The raw ability of so many of his younger players was one of the reasons Pardee remained optimistic in training camp. despite predictions of a dismal season for his team.
He said the difference between this team and his first Redskin squad last year, "is they went out and got us more athletic ability. Then as a staff you can work with this ability and become more flexible.
"It still comes down to what we said from the very start. If we play hard and work as a team, we can do something. No matter how good you are, you can destroy yourself if you don't play together."
No one at Redskin Park has ever claimed Washington is a powerhouse. Instead, the Redskins have proved to be mortal, flirting with disaster almost every week before somehow pulling out a triumph.
"We played our best overall game against Cleveland," Pardee said. "We just have to keep getting that effort every wek. If we don't we'll lose. We don't have a margin of error built in like a Pittsburg does."

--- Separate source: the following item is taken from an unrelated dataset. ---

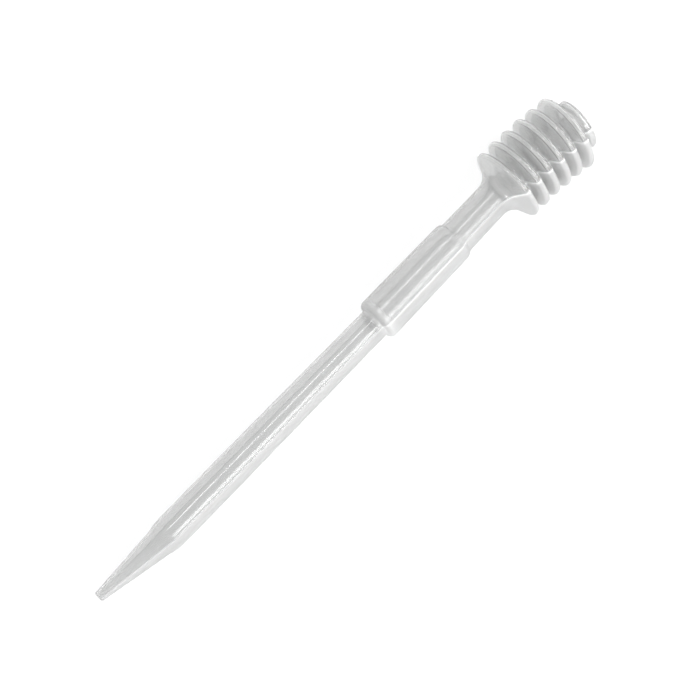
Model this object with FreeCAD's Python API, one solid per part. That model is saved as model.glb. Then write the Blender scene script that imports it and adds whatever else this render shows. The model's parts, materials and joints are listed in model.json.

Milot will be able to play again as soon as the pain subsides in his wrist, which Pardee thinks will be no more than three weeks. Pete Wysocki, who Pardee said "played well" against Cleveland, will replace Milot . . . Washington's remaining three road games are against Dallas, Pittsburg and the Giants. The six home Eagles, Green Bay, New Orleans, St. Louis and Cincinnati. Of these nine opponents, only Dallas, Pittsburgh and Philadelphia currently have winning records . . . Pardee said Sunday was the first time the Redskins showed they could properly defense "a conventional, good running game" . . . Only Montgomery's fine performance two weeks ago prevented fulfillment of Pardee's predicition that his team would win four straight road games . . . . Warning to the players: Pardee says he and his staff still determine game playing time in part "by the effort we get from everyone in practice."